[BEGIN]

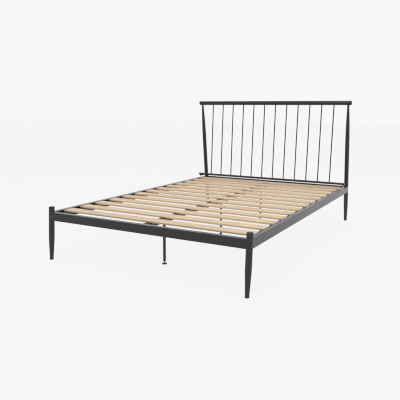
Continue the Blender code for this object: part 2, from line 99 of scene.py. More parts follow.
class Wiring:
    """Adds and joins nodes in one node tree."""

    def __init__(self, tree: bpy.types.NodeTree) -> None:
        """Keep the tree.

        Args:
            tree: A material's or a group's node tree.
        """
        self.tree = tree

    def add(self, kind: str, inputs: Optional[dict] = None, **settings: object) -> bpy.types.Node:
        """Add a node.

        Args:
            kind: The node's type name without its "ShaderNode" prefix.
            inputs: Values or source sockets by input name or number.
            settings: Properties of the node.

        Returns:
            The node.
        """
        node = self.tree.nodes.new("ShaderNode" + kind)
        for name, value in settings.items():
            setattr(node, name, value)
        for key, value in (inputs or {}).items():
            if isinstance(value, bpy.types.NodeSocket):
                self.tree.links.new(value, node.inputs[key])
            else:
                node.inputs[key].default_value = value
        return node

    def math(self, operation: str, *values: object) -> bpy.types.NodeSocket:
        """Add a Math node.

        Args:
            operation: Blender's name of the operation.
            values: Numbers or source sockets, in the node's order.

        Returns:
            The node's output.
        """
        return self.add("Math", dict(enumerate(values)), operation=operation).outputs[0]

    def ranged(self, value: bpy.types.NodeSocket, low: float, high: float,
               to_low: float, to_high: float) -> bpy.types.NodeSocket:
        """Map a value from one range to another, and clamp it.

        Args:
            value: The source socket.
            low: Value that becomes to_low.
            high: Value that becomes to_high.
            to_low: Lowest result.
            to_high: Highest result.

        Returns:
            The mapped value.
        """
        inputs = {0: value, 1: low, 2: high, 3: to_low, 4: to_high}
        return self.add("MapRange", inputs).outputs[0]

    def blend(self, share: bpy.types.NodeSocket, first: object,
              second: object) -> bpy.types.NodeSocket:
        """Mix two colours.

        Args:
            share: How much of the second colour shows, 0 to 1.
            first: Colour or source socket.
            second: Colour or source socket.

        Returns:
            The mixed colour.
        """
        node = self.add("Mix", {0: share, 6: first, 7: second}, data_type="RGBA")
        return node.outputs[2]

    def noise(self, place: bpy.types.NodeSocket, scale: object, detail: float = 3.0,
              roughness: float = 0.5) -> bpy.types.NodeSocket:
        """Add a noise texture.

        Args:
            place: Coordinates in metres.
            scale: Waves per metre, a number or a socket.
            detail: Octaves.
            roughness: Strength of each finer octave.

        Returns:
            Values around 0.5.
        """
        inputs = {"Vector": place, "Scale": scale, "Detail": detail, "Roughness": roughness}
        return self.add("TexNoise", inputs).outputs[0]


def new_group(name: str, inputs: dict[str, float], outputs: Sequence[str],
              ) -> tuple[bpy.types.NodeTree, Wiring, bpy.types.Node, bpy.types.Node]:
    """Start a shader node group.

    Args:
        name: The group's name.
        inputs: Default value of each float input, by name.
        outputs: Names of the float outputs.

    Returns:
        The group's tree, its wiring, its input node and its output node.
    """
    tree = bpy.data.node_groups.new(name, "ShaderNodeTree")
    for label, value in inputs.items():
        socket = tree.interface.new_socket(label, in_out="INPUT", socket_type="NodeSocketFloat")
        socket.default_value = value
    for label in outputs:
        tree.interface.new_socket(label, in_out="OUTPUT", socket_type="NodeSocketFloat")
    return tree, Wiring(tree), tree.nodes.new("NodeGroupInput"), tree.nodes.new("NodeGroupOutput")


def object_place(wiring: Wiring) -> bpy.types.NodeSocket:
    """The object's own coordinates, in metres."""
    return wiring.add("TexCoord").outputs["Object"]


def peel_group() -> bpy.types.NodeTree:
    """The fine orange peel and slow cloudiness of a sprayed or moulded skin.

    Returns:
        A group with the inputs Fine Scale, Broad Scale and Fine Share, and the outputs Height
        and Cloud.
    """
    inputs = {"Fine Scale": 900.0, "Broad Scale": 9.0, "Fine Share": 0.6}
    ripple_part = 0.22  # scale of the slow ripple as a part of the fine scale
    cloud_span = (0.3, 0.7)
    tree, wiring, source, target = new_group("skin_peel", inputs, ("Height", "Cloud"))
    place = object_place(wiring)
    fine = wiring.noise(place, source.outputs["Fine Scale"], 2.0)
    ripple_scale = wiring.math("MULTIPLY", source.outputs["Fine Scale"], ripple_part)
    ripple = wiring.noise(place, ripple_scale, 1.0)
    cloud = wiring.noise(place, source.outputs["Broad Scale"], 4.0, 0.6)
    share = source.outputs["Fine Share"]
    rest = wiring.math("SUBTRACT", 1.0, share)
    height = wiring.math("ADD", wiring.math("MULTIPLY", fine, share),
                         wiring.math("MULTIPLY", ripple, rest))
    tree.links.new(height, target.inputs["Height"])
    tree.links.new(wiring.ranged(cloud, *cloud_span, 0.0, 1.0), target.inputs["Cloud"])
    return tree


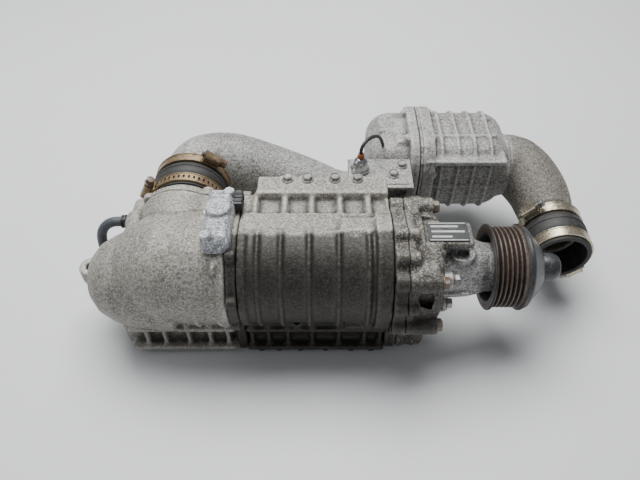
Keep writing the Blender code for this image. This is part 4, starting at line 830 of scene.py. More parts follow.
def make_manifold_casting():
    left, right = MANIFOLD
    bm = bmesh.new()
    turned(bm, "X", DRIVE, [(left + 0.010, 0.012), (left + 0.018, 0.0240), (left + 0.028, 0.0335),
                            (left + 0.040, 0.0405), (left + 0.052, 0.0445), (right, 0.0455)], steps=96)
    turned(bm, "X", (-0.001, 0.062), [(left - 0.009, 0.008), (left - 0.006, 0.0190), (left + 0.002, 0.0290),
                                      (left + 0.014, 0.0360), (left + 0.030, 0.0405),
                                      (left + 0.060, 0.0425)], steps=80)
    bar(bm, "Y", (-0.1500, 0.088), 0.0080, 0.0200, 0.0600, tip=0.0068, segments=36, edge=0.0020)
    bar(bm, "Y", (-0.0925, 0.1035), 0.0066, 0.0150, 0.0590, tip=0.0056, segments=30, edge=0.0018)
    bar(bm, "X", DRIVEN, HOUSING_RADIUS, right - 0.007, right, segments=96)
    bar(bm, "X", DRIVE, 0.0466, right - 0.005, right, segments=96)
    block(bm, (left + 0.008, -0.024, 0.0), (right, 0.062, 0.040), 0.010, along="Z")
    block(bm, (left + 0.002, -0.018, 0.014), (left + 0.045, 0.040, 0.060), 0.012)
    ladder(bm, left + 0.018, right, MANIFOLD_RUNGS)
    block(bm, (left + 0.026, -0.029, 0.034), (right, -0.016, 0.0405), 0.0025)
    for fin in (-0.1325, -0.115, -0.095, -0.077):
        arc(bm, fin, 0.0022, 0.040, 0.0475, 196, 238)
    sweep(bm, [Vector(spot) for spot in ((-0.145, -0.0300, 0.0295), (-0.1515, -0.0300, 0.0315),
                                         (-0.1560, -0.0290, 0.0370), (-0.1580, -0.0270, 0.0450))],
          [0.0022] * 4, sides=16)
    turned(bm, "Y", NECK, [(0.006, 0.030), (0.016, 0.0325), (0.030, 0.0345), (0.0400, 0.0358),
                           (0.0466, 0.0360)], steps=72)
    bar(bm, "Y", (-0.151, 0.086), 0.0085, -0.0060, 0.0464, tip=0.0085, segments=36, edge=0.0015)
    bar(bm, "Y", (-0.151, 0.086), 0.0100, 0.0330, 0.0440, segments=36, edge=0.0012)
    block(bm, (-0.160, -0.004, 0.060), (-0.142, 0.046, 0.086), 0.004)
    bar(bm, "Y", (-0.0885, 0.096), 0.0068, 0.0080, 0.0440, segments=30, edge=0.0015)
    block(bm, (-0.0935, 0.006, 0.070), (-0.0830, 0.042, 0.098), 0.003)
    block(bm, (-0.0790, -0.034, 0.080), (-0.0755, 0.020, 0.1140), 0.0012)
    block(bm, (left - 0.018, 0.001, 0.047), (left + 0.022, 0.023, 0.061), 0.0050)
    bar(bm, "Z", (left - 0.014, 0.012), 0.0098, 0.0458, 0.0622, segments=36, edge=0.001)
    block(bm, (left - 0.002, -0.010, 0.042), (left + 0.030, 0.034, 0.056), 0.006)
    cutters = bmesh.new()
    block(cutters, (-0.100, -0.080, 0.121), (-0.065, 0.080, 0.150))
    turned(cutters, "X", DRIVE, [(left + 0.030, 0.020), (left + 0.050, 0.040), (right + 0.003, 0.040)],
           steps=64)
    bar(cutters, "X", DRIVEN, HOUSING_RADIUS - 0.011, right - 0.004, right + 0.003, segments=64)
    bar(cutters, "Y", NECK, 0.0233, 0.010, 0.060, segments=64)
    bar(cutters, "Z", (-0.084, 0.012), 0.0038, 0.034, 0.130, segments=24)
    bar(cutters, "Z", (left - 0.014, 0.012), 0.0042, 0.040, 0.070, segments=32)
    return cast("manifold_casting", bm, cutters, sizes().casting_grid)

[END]
[BEGIN]

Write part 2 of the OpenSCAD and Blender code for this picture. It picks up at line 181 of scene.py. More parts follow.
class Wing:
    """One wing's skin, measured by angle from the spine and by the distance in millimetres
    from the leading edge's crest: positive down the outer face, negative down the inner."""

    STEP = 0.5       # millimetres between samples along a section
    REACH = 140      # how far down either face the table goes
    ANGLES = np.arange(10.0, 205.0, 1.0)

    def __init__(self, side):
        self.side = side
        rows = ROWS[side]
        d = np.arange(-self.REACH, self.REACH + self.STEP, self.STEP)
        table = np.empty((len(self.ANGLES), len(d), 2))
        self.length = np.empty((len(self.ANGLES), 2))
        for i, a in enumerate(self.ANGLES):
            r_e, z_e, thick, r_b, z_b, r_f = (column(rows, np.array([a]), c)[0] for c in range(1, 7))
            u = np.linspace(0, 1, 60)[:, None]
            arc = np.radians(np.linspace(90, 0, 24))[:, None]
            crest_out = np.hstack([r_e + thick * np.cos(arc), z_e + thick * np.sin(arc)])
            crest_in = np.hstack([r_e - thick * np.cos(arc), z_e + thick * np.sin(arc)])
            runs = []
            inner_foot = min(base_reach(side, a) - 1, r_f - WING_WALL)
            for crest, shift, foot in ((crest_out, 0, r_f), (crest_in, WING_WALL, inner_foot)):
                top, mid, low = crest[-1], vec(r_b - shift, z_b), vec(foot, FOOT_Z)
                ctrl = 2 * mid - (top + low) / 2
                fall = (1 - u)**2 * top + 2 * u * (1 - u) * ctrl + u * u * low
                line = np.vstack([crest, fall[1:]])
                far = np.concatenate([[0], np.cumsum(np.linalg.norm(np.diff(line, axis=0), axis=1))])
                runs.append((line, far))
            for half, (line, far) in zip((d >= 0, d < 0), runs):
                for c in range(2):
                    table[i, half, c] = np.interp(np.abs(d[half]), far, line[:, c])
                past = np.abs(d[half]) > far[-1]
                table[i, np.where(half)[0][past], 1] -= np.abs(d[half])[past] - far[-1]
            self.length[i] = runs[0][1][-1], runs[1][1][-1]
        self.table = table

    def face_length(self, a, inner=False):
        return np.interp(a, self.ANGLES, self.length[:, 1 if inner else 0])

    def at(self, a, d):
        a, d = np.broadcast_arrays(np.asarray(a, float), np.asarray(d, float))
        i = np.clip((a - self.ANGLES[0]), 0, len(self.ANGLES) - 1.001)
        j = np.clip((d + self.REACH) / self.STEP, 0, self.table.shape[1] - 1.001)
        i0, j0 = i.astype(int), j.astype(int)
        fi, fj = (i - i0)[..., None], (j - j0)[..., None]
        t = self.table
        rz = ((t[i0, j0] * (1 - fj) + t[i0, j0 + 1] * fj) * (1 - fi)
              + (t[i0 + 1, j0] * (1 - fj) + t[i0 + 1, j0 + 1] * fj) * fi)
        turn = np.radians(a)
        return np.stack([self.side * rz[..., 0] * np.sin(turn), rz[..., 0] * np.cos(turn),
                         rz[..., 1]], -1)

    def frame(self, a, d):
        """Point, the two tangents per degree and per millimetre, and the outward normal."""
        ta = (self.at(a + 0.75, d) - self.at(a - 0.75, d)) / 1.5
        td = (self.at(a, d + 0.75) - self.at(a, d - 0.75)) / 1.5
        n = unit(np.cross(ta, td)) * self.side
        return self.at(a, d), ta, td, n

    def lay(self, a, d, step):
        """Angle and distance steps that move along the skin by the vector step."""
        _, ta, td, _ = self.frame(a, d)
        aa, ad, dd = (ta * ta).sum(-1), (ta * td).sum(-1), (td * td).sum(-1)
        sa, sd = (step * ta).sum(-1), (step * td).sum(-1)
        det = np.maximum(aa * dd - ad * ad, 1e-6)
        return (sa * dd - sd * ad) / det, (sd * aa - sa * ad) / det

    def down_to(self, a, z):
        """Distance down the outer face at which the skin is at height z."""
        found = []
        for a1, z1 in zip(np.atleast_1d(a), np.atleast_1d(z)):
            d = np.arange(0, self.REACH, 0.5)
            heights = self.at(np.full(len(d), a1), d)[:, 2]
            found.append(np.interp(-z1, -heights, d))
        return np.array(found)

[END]
[BEGIN]

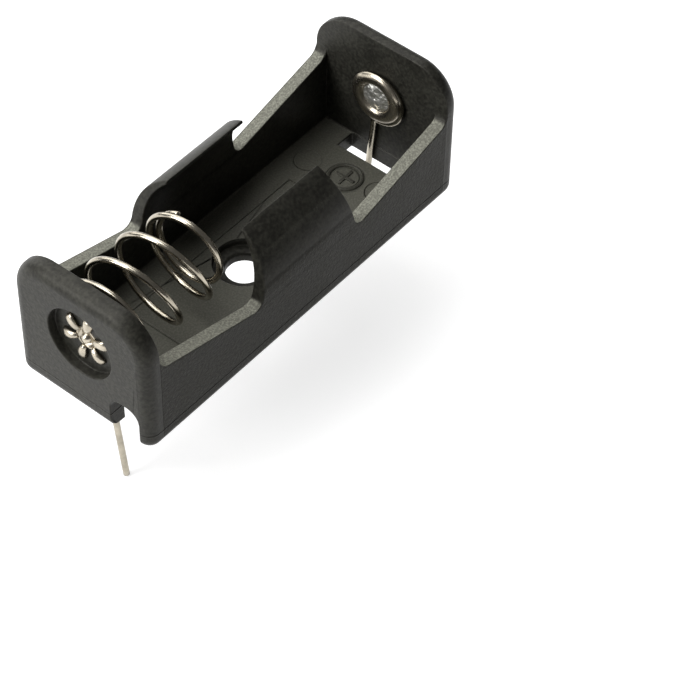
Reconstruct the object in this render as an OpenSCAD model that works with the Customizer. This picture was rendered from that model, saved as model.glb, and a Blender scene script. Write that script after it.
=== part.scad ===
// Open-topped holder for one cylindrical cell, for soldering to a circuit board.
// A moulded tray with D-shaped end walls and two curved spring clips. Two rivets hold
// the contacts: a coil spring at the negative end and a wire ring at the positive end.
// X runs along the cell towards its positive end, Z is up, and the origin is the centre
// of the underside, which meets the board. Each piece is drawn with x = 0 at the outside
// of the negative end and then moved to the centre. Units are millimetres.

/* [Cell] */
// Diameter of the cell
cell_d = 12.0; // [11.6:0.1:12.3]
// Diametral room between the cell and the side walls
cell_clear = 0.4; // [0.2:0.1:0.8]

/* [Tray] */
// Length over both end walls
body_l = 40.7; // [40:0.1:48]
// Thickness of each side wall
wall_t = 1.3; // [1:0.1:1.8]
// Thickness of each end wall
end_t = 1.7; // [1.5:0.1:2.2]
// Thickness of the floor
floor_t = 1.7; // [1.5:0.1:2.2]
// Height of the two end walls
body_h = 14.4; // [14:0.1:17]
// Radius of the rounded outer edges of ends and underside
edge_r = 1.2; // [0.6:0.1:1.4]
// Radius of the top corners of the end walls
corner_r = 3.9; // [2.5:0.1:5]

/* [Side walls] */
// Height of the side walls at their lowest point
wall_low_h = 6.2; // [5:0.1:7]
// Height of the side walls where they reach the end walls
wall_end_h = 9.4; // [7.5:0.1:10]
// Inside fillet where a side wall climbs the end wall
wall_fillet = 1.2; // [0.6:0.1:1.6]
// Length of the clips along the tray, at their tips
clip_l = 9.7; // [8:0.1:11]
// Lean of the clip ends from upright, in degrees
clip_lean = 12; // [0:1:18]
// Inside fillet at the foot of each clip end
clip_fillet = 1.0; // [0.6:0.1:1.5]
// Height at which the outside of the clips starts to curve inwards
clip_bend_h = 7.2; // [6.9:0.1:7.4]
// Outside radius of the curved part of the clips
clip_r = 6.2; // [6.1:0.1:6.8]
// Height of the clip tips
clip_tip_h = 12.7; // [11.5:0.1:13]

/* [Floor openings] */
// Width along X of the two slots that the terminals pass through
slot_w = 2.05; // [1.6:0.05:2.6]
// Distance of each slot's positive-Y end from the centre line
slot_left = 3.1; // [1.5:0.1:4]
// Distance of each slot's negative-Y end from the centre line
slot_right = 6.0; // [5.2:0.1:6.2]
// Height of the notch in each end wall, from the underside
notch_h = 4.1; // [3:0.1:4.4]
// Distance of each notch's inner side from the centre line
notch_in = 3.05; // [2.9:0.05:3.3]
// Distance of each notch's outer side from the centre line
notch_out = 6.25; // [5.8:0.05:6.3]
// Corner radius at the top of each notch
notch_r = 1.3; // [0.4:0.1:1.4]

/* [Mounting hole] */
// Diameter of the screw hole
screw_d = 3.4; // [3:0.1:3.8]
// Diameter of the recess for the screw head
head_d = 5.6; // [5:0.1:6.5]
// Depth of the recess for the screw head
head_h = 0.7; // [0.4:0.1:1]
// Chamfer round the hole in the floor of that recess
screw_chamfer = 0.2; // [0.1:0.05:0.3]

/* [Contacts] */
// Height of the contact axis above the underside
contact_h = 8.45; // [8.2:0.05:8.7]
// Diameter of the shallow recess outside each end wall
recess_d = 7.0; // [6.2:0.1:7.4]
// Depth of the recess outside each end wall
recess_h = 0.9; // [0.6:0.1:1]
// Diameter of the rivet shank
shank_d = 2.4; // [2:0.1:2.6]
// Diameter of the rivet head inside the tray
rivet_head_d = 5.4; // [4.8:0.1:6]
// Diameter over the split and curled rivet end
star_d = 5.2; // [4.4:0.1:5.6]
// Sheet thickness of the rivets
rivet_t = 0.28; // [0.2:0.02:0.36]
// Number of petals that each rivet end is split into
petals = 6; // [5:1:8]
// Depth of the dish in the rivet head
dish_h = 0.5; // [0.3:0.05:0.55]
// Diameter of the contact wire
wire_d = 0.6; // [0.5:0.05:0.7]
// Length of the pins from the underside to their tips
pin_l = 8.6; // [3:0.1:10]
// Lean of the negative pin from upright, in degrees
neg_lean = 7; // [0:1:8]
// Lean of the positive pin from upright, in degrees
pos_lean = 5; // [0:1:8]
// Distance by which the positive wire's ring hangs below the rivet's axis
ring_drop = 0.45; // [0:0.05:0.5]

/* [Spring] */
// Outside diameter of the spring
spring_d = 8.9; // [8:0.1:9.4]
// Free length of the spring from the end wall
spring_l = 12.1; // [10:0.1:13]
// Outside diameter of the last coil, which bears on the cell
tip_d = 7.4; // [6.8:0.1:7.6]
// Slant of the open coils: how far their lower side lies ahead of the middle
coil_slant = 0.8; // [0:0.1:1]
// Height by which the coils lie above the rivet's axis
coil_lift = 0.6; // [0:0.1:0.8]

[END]

TASK DESCRIPTION:
Write the lines again exactly, beginning at the line that has "Continue the Blender" and stopping after the line that has "and clamp it."; include no other lines.

TASK ANSWER:
Continue the Blender code for this object: part 2, from line 99 of scene.py. More parts follow.
class Wiring:
    """Adds and joins nodes in one node tree."""

    def __init__(self, tree: bpy.types.NodeTree) -> None:
        """Keep the tree.

        Args:
            tree: A material's or a group's node tree.
        """
        self.tree = tree

    def add(self, kind: str, inputs: Optional[dict] = None, **settings: object) -> bpy.types.Node:
        """Add a node.

        Args:
            kind: The node's type name without its "ShaderNode" prefix.
            inputs: Values or source sockets by input name or number.
            settings: Properties of the node.

        Returns:
            The node.
        """
        node = self.tree.nodes.new("ShaderNode" + kind)
        for name, value in settings.items():
            setattr(node, name, value)
        for key, value in (inputs or {}).items():
            if isinstance(value, bpy.types.NodeSocket):
                self.tree.links.new(value, node.inputs[key])
            else:
                node.inputs[key].default_value = value
        return node

    def math(self, operation: str, *values: object) -> bpy.types.NodeSocket:
        """Add a Math node.

        Args:
            operation: Blender's name of the operation.
            values: Numbers or source sockets, in the node's order.

        Returns:
            The node's output.
        """
        return self.add("Math", dict(enumerate(values)), operation=operation).outputs[0]

    def ranged(self, value: bpy.types.NodeSocket, low: float, high: float,
               to_low: float, to_high: float) -> bpy.types.NodeSocket:
        """Map a value from one range to another, and clamp it.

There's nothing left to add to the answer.